À travers la conquête des droits reproductifs que sont l’avortement et la contraception, les femmes accèdent à la possibilité de maîtriser leur capacité procréatrice, elles peuvent désormais décider du moment de leur grossesse, voire de ne pas avoir d’enfant du tout. Au regard de l’histoire de l’humanité, cette possibilité nouvelle de choisir d’enfanter ou non marque un changement de nature anthropologique : elle vient mettre un terme à des millénaires d’assignation à la maternité. Depuis l’Antiquité grecque, l’existence des femmes était définie au regard de leur double fonction sexuelle et maternelle, la première étant la condition nécessaire de la seconde. Cette caractérisation s’est prolongée jusque dans la modernité, comme socle du système patriarcal.

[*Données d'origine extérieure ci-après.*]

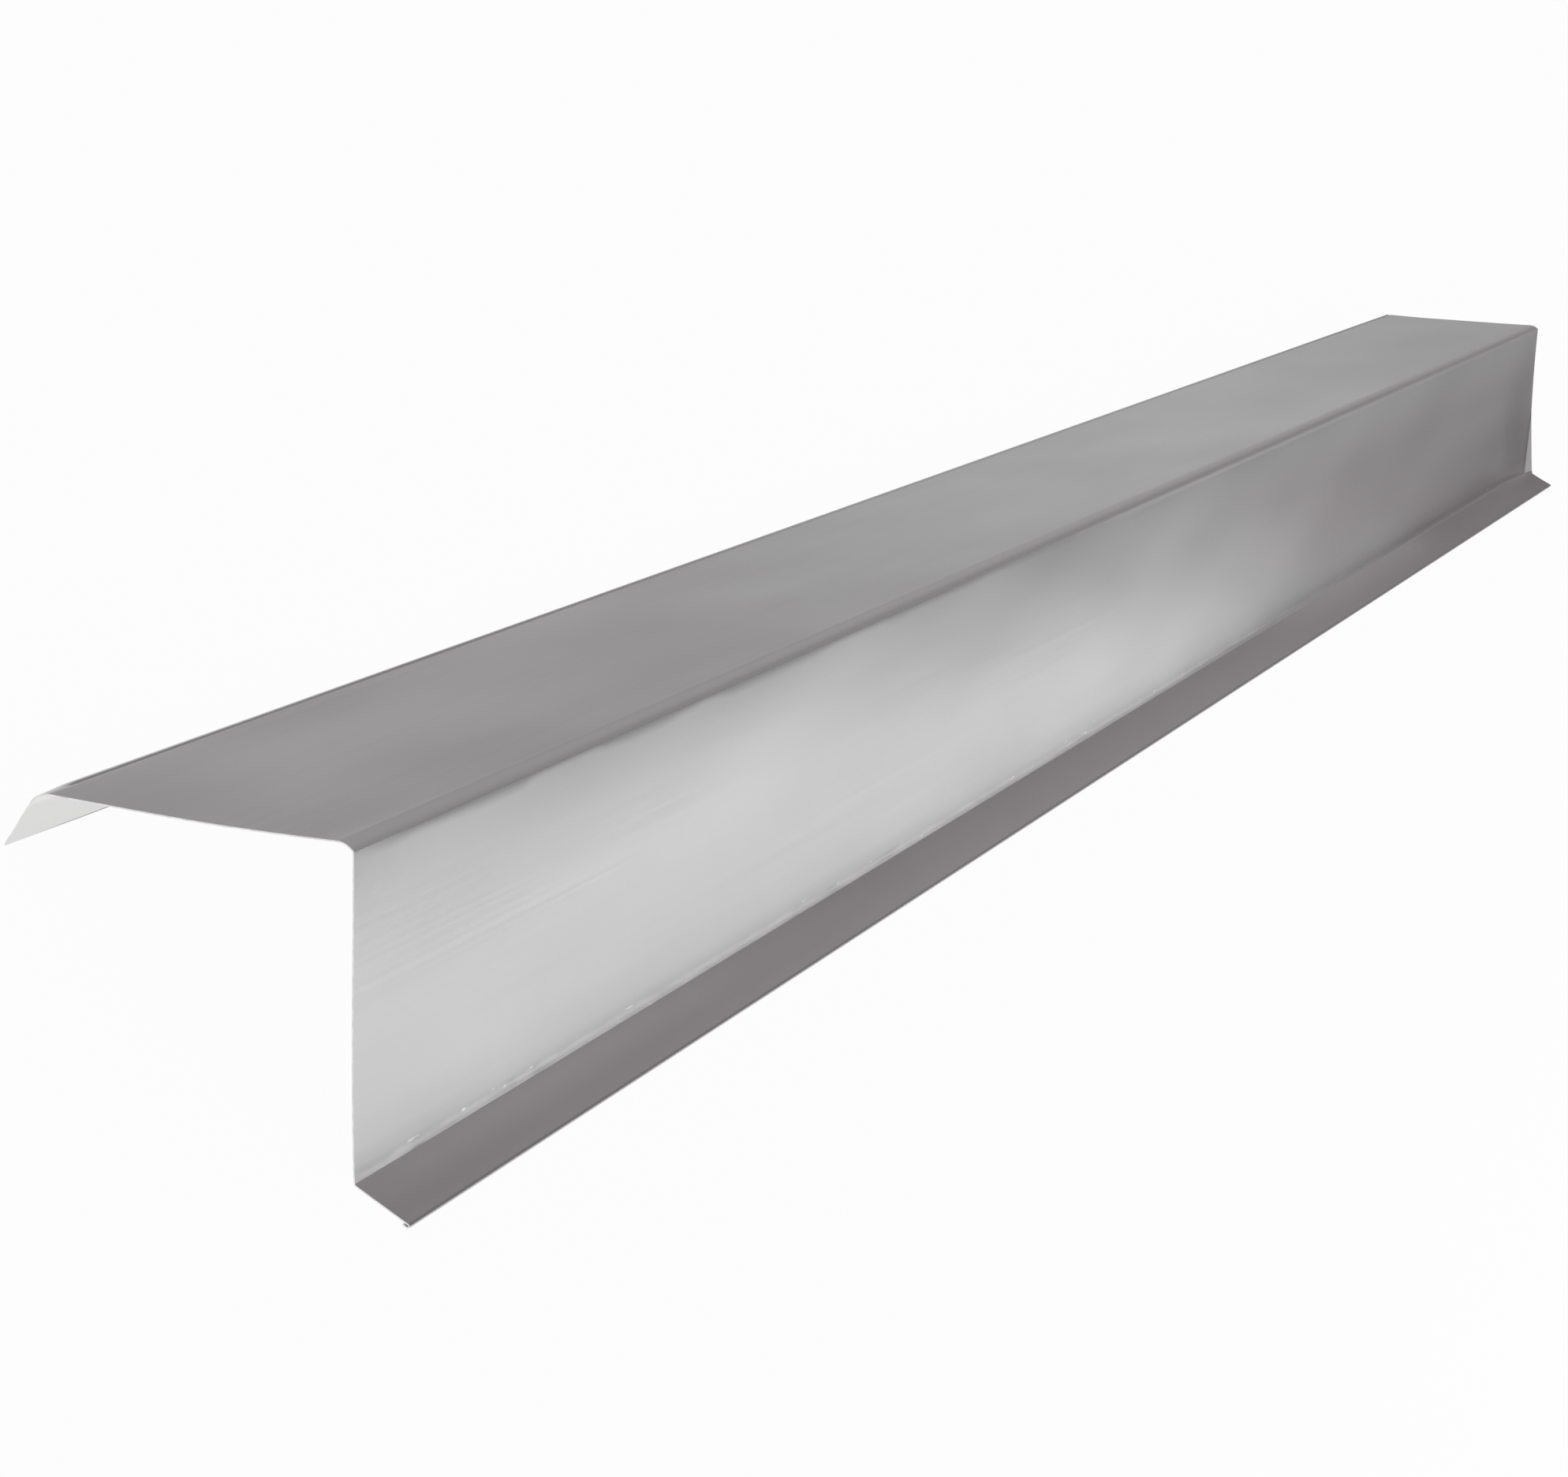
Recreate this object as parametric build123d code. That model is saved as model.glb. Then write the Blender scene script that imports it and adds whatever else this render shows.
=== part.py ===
from build123d import *
import os
from math import asin, atan2, cos, degrees, hypot, radians, sin, tan

# Eaves flashing: one strip of zinc-coated sheet steel, folded along its length on a press brake.
# Its weather face runs from the back lip over the roof flange, down the front face and out over
# the drip, whose edge is hooked back underneath. Sizes are in millimetres and degrees.

# The strip
LENGTH = 2000.0
SHEET = 0.6

# Legs of the section, measured on the weather face between sharp corners, and the drip to its nose
LIP = 28.0
FLANGE = 141.0
FRONT = 132.0
DRIP = 26.5

# The short hem under the drip's edge: from the nose to the sheet's edge, and the gap inside
HEM = 3.0
HEM_GAP = 0.8

# How far the sheet turns at each bend, the drip's the other way
LIP_TURN = 55.3
TOP_TURN = 90.0
DRIP_TURN = 64.5

# How much of the top's turn is a round shoulder, before the crisp crease that meets the front
SHOULDER_TURN = 45.0

# Inside radius of each bend
LIP_BEND = 9.6
SHOULDER_BEND = 8.8
CREASE_BEND = 0.6
DRIP_BEND = 0.9


def setback(radius, turn):
    """Length that a bend of this radius takes from each leg, up to their sharp corner."""
    return radius * tan(radians(turn) / 2)


def top_cuts(shoulder_radius, crease_radius):
    """Lengths that the shoulder and crease take from the flange and front, up to their corner."""
    shoulder = radians(SHOULDER_TURN)
    top = radians(TOP_TURN)
    across = shoulder_radius * sin(shoulder) + crease_radius * (sin(top) - sin(shoulder))
    down = shoulder_radius * (1 - cos(shoulder)) + crease_radius * (cos(shoulder) - cos(top))
    return across - down / tan(top), down / sin(top)


def weather_line():
    """The weather face's edge as seen along the strip, with the flange level and the lip behind.

    It is walked from the lip's tip to the sheet's edge in the hem, turning left at each bend but
    the drip's. The sheet lies on its left.
    """
    lip_radius = LIP_BEND + SHEET
    shoulder_radius = SHOULDER_BEND + SHEET
    crease_radius = CREASE_BEND + SHEET
    nose_radius = HEM_GAP / 2 + SHEET
    lip_cut = setback(lip_radius, LIP_TURN)
    drip_cut = setback(DRIP_BEND, DRIP_TURN)
    flange_cut, front_cut = top_cuts(shoulder_radius, crease_radius)

    flange_heading = 180
    front_heading = flange_heading + TOP_TURN
    lip = PolarLine((0, 0), LIP - lip_cut, flange_heading - LIP_TURN)
    lip_bend = JernArc(lip @ 1, lip % 1, lip_radius, LIP_TURN)
    flange = PolarLine(lip_bend @ 1, FLANGE - lip_cut - flange_cut, flange_heading)
    shoulder = JernArc(flange @ 1, flange % 1, shoulder_radius, SHOULDER_TURN)
    crease = JernArc(shoulder @ 1, shoulder % 1, crease_radius, TOP_TURN - SHOULDER_TURN)
    front = PolarLine(crease @ 1, FRONT - front_cut - drip_cut, front_heading)
    drip_bend = JernArc(front @ 1, front % 1, DRIP_BEND, -DRIP_TURN)
    drip = PolarLine(drip_bend @ 1, DRIP - drip_cut - nose_radius, front_heading - DRIP_TURN)
    nose = JernArc(drip @ 1, drip % 1, nose_radius, 180)
    hem = PolarLine(nose @ 1, HEM - nose_radius, front_heading - DRIP_TURN + 180)
    return {
        "lip": lip,
        "lip bend": lip_bend,
        "flange": flange,
        "shoulder": shoulder,
        "crease": crease,
        "front": front,
        "drip bend": drip_bend,
        "drip": drip,
        "nose": nose,
        "hem": hem,
    }


def slope_under(centre, radius, point):
    """Slope of the line through the point that just passes under a round bend."""
    reach = point - centre
    return degrees(atan2(reach.Y, reach.X) + asin(radius / hypot(reach.X, reach.Y)))


def resting_slope(line):
    """Slope of the line that the strip rests on when it is set down unheld.

    It stands on the drip's bend, or on the nose where that is lower, and leans back until the
    lower corner of the lip's tip meets the floor.
    """
    lip = line["lip"]
    inward = (lip % 0).rotate(Axis.Z, 90)
    tip_corners = (lip @ 0, lip @ 0 + inward * SHEET)
    feet = (
        (line["drip bend"].arc_center, DRIP_BEND + SHEET),
        (line["nose"].arc_center, HEM_GAP / 2 + SHEET),
    )
    return max(min(slope_under(*foot, corner) for corner in tip_corners) for foot in feet)


def flashing_strip():
    """The folded strip as it lies on a floor, along X, with the front face towards -Y."""
    line = weather_line()
    section = make_face(offset(Wire(line.values()), SHEET, side=Side.LEFT, closed=True))
    strip = extrude(Plane.YZ * Rot(0, 0, -resting_slope(line)) * section, LENGTH)
    box = strip.bounding_box()
    return Pos(-box.center().X, -box.center().Y, -box.min.Z) * strip


os.makedirs("parts", exist_ok=True)
export_step(flashing_strip(), "parts/flashing_strip.step")
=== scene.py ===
from functools import reduce
from math import atan2, cos, exp, pi, radians, sin, tan

import bpy
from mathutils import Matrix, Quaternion, Vector


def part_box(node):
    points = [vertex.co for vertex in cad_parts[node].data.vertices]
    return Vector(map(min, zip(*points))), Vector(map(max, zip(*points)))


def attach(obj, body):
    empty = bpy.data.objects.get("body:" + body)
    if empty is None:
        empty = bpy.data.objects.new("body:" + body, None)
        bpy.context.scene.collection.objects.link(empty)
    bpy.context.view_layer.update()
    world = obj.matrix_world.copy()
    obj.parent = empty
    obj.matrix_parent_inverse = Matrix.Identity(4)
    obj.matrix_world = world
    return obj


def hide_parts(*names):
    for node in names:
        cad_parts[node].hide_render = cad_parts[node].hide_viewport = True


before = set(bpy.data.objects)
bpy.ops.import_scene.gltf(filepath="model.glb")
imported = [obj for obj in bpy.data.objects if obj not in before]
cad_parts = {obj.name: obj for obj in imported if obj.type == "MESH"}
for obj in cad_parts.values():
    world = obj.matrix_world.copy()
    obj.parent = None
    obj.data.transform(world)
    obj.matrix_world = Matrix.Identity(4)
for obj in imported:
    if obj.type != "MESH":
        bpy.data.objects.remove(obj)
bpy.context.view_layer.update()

NODE = "flashing_strip"
LOW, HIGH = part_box(NODE)
NEAR_END = LOW.x
LENGTH = HIGH.x - LOW.x

# The folded section in metres and degrees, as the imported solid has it
SHEET = 0.0006
LIP = 0.028
FLANGE = 0.141
FRONT = 0.132
DRIP = 0.0265
HEM = 0.003
HEM_GAP = 0.0008
LIP_TURN = 55.3
TOP_TURN = 90.0
DRIP_TURN = 64.5
SHOULDER_TURN = 45.0
LIP_BEND = 0.0096
SHOULDER_BEND = 0.0088
CREASE_BEND = 0.0006
DRIP_BEND = 0.0009

# Spacing of the mesh across the legs, beside a bend, and on the front close above the lower fold
ACROSS_STEP = 0.0062
BEND_SIDE = 0.0007
FOLD_STEP = 0.0006
FOLD_ZONE = 0.006

# Steps round each bend, and the angle in degrees from which an edge is shaded as sharp
BEND_STEPS = {"lip_bend": 14, "shoulder": 9, "crease": 5, "drip_bend": 8, "nose": 12}
SHARP_ANGLE = 35

# Spacing of the mesh along the strip in its middle and at its ends, and the least that is kept
ALONG_STEP = 0.009
END_STEP = 0.003
END_ZONE = 0.075
NEAREST_RINGS = 0.0009

# How far each wide leg is dished inward, at the near end and further along. The flange's dish is
# deepest halfway across. The front's is below its middle, and moves up towards the far end.
FLANGE_DISH_END = 0.0011
FLANGE_DISH = 0.0005
FRONT_DISH_END = 0.0010
FRONT_DISH = 0.0007
FRONT_DISH_FAR = 0.0012
DISH_REACH = 0.45
FAR_DISH_FROM = 0.80
FAR_DISH_FULL = 1.60

# Slow waves along both wide legs: height, wavelength, phase and half waves across. Each leg
# multiplies the phases by its own number, so that the two don't move alike.
WAVES = (
    (0.00022, 0.83, 0.4, 1),
    (0.00016, 0.47, 2.1, 2),
    (0.00010, 0.29, 4.4, 1),
    (0.00007, 0.19, 1.2, 3),
)
FLANGE_PHASES = 1
FRONT_PHASES = 2

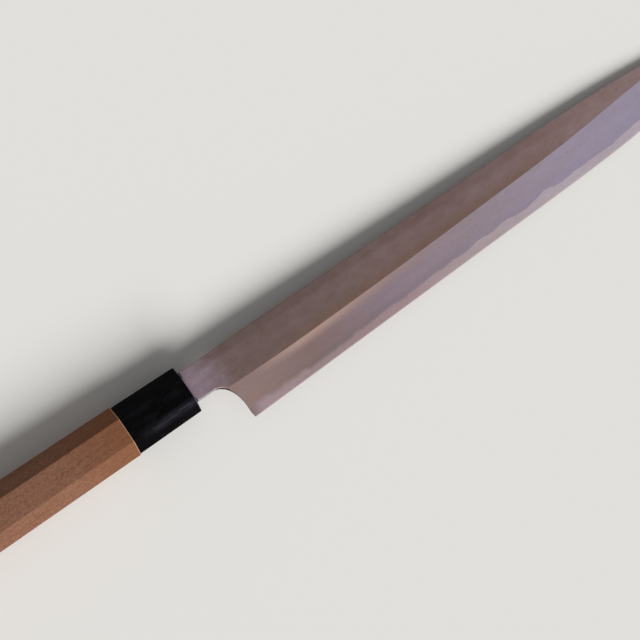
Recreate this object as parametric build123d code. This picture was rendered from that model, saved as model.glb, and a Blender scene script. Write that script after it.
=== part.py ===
from build123d import *
import os
from math import atan2, degrees, hypot

# Yanagiba knife for the right hand, in millimetres.
# Working frame: X from butt to tip with zero at the heel, Y towards the spine with zero on the handle's
# axis, Z up with zero on the flat back of the blade. The finished knife is laid on its back at the end.

# Blade outline
blade_length = 300.0  # heel to tip
heel_height = 35.1  # spine to edge at the heel
spine_offset = 8.4  # spine above the handle's axis
tip_drop = 9.65  # tip below the line of the spine
edge_rise = 10.1  # rise of the straight edge over the whole blade, before the belly lifts it
belly_start_share = 0.55  # of blade_length, where spine and edge begin to curve to the tip
spine_curve_power = 2.7
belly_curve_power = 3.0

# Blade thickness
neck_thickness = 4.2  # at the shoulders
tip_thickness = 1.9  # of the upper face's plane over the back, at the tip
edge_thickness = 0.2

# The ridge between the flat upper face and the bevel: shares of blade_length along the blade, and of
# heel_height below the spine line. It runs out over the spine just short of the tip.
ridge_shares = [
    (-0.07, 0.504),
    (0.0, 0.504),
    (0.08, 0.508),
    (0.16, 0.495),
    (0.25, 0.471),
    (0.34, 0.442),
    (0.43, 0.407),
    (0.52, 0.375),
    (0.61, 0.334),
    (0.69, 0.276),
    (0.77, 0.210),
    (0.84, 0.164),
    (0.90, 0.144),
    (1.0, 0.103),
    (1.04, 0.088),
]
bevel_overrun_share = 0.3  # of the bevel's width, by which its cut runs on past edge and ridge

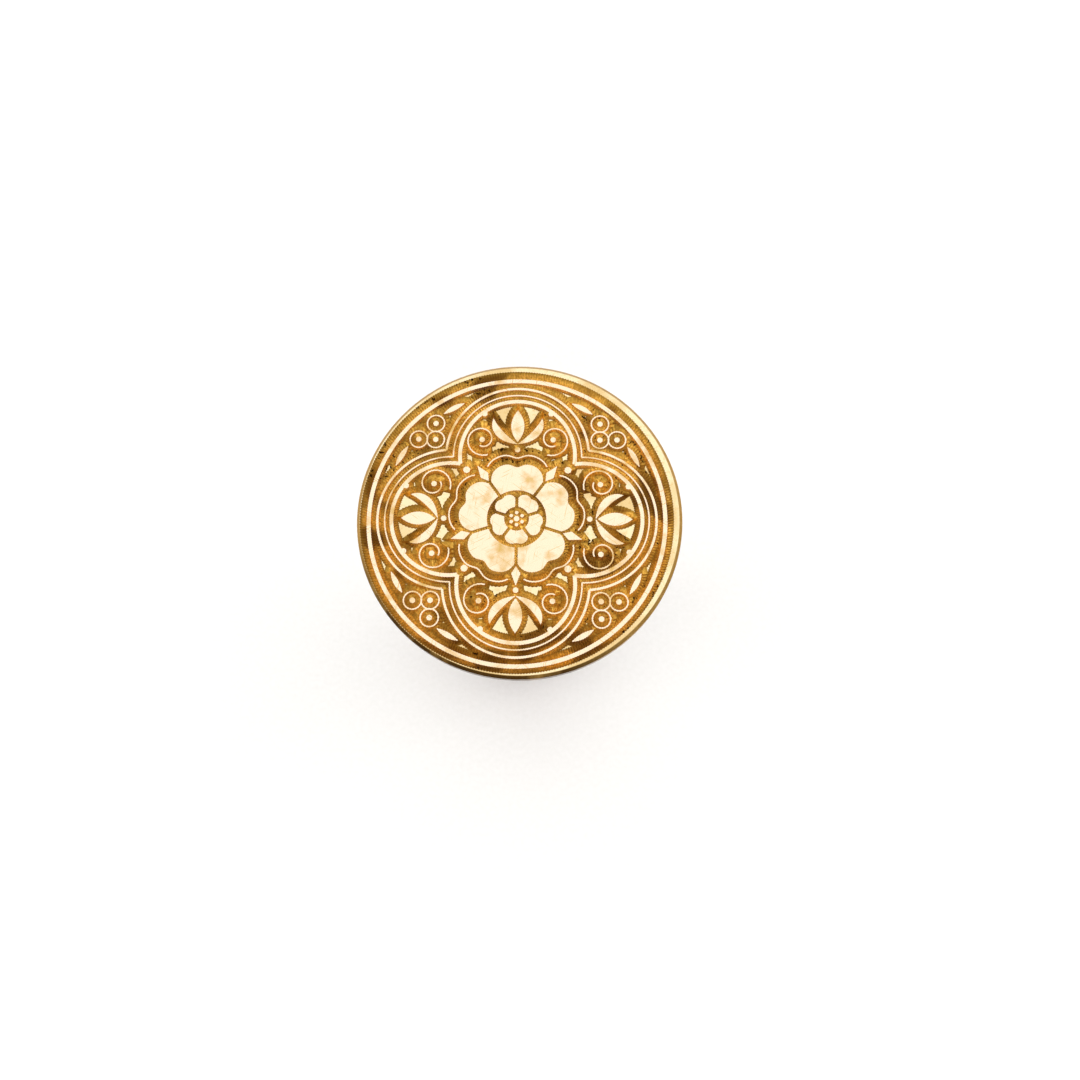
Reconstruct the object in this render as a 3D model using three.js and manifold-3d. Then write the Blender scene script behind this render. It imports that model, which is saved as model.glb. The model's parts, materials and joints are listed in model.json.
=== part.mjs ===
// A hand seal for wax: an engraved brass head that screws onto a short turned wooden grip.
// Millimetres, +Z up. The seal stands on the flat end of its grip with the engraved face up,
// and the origin is the middle of that flat end.

import * as THREE from "three";
import { mergeVertices } from "three/addons/utils/BufferGeometryUtils.js";
import Module from "manifold-3d";

const wasm = await Module();
wasm.setup();

// Clearances
const SEAT_GAP = 0.1; // between flat faces that bear on each other
const FIT_GAP = 0.15; // between a pressed or glued piece and its hole, all round
const THREAD_GAP = 0.22; // between the two threads, square to the axis

// Grip
const GRIP_LENGTH = 40; // from the flat end to the top of the tenon
const GRIP_END_RADIUS = 7;
const GRIP_END_CHAMFER = 0.6;
const BELLY_RADIUS = 8.8;
const BELLY_HEIGHT = 14;
const WAIST_RADIUS = 5.5;
const WAIST_HEIGHT = 28;
const TENON_RADIUS = 5.2;
const TENON_LENGTH = 6;
const BORE_SPARE = 1; // how much deeper the grip's hole is than what goes into it

// Ferrule
const FERRULE_RADIUS = 6.5;
const FERRULE_TOP_WALL = 1.5;
const FERRULE_BEAD = 0.45; // how far the bead at its lower edge stands out
const FERRULE_BEAD_HEIGHT = 1.4;
const FERRULE_EDGE = 0.6; // round at its top edge

// Insert
const INSERT_RADIUS = 3.9;
const INSERT_LENGTH = 11;
const BARBS = 4;
const BARB_DEPTH = 0.35;
const BARB_LIP = 0.25; // short side of a barb, along the insert

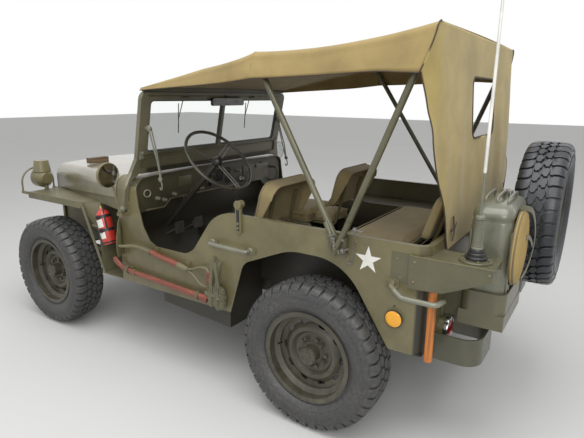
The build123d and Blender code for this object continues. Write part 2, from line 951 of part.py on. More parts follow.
# Front seats: tube frames, cushions and backs shaped as open shells
seat_half = 200.0
seat_rail_z = 714.0
seat_tube = 11.0
cushion_low_z = seat_rail_z + seat_tube + seat_gap
cushion_top_z = 785.0
seat_places = [
    # middle x, station of the rear legs, station of the back's foot
    (325.0, 1500.0, 1530.0),
    (-325.0, 1500.0, 1624.0),
]
back_lean = radians(14)
back_low_z = well_top_z + 25
back_size = (430.0, 242.0)
back_depth = 92.0
back_panel = 28.0
stay_half = 105.0
bench_front = tub_rear_station - 528.0


def back_plane(x, foot):
    """Plane on a seat back's front face: across, and up along its lean."""
    return Plane(
        origin=(x, at(foot), back_low_z), x_dir=(-1, 0, 0), z_dir=(0, cos(back_lean), -sin(back_lean))
    )


def stay_point(foot, z):
    """Station and height on a stay that runs up behind a seat back's panel."""
    behind = (back_panel + seat_gap + 9) / cos(back_lean)
    return (foot + behind + (z - back_low_z) * sin(back_lean) / cos(back_lean), z)


with BuildPart() as seat_frames:
    for x, legs, foot in seat_places:
        for side in (-1, 1):
            bent_tube(
                [
                    (x + side * seat_half, legs - 310, floor_z),
                    (x + side * seat_half, legs - 310, seat_rail_z),
                    (x + side * seat_half, legs, seat_rail_z),
                    (x + side * seat_half, legs, floor_z),
                ],
                30,
                seat_tube,
            )
            bent_tube(
                [
                    (x + side * stay_half, legs - 250, seat_rail_z),
                    (x + side * stay_half, *stay_point(foot, seat_rail_z)),
                    (x + side * stay_half, *stay_point(foot, back_low_z + 150)),
                ],
                30,
                9,
            )
        for station in (legs - 240, legs - 50):
            rod((x - seat_half, station, seat_rail_z - 2), (x + seat_half, station, seat_rail_z - 2), 8)
    for side in (-1, 1):
        bent_tube(
            [
                (side * 380, bench_front, rear_floor_z),
                (side * 380, bench_front, rear_floor_z + 178),
                (side * 380, tub_rear_station - 126, rear_floor_z + 178),
                (side * 380, tub_rear_station - 30, 1080),
            ],
            40,
            seat_tube,
        )
        rod(
            (side * 380, bench_front + 310, rear_floor_z),
            (side * 380, bench_front + 310, rear_floor_z + 178),
            seat_tube,
        )
save(seat_frames, "seat_frames")

with BuildPart() as seat_cushions:
    for x, legs, foot in seat_places:
        block((x - 215, x + 215), (legs - 275, legs - 20), (cushion_low_z, cushion_top_z))
    fillet(seat_cushions.edges().filter_by(Axis.Z).group_by(Axis.Y)[0], radius=25)
    for x, legs, foot in seat_places:
        block((x - 120, x + 120), (legs - 20, foot - 12), (cushion_low_z, cushion_top_z))
        # Back: a shell with a deep rim, open to the rear
        with BuildSketch(back_plane(x, foot)) as panel:
            with Locations((0, back_size[1] / 2)):
                RectangleRounded(*back_size, 70)
        extrude(panel.sketch, amount=back_depth)
        with BuildSketch(back_plane(x, foot).offset(back_panel)) as hollow:
            with Locations((0, back_size[1] / 2 - 30)):
                RectangleRounded(back_size[0] - 20, back_size[1] + 40, 60)
        extrude(hollow.sketch, amount=back_depth, mode=Mode.SUBTRACT)
    block(
        (-440, 440),
        (bench_front - 30, tub_rear_station - 208),
        (rear_floor_z + 178 + seat_tube + seat_gap, rear_floor_z + 245),
    )
    side_profile(
        -440,
        [
            (tub_rear_station - 146, 900),
            (tub_rear_station - 101, 900),
            (tub_rear_station - 43, 1080),
            (tub_rear_station - 48, 1090),
            (tub_rear_station - 86, 1098),
        ],
        880,
    )
save(seat_cushions, "seat_cushions")

# Steering column, box and pitman arm
tilt = radians(column_tilt)
column_dir = (0.0, sin(tilt), cos(tilt))


def on_column(distance):
    """Point on the steering axis, a distance down from the wheel's centre."""
    x, station, z = steering_wheel_centre
    return (x, station - distance * column_dir[1], z - distance * column_dir[2])


with BuildPart() as steering_column:
    rod(on_column(36 + seat_gap), on_column(786), 19)
    block((315, 392), (490, 610), (rail_high_z + rail_height / 2, 645))
    rod((340, 838, 868), (340, 838, 904), 8)
save(steering_column, "steering_column")

with BuildPart() as steering_wheel:
    x, station, z = steering_wheel_centre
    wheel_origin = Plane(origin=(x, at(station), z), x_dir=(1, 0, 0), z_dir=column_dir)
    with BuildSketch(Plane(origin=(x, at(station), z), x_dir=(1, 0, 0), z_dir=wheel_origin.y_dir)):
        with Locations((steering_wheel_radius, 0)):
            Circle(11)
    revolve(axis=Axis((x, at(station), z), column_dir))
    with BuildSketch(wheel_origin.offset(-36)):
        Circle(30)
    extrude(amount=50, taper=12)
    for angle in (90, 210, 330):
        turn = radians(angle)
        spoke_end = wheel_origin.from_local_coords(
            Vector(steering_wheel_radius * cos(turn), steering_wheel_radius * sin(turn), 0)
        )
        spoke_start = wheel_origin.from_local_coords(Vector(0, 0, -12))
        run = spoke_end - spoke_start
        with BuildSketch(Plane(origin=spoke_start, z_dir=run)):
            Circle(6)
        extrude(amount=run.length)
save(steering_wheel, "steering_wheel")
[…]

Quand, à partir des années 1970, les femmes peuvent refuser ce destin maternel, elles accèdent par là même à une liberté inédite, leur vie sexuelle n’étant plus lourdement déterminée par l’angoisse d’une grossesse non souhaitée. Cette révolution procréative modifie radicalement la nature de leur existence. Libérées de la maternité impérative et de l’enfermement domestique, les femmes peuvent enfin entrer dans la modernité démocratique, et prétendre devenir des sujets de droit pleinement autonomes, au même titre que les hommes.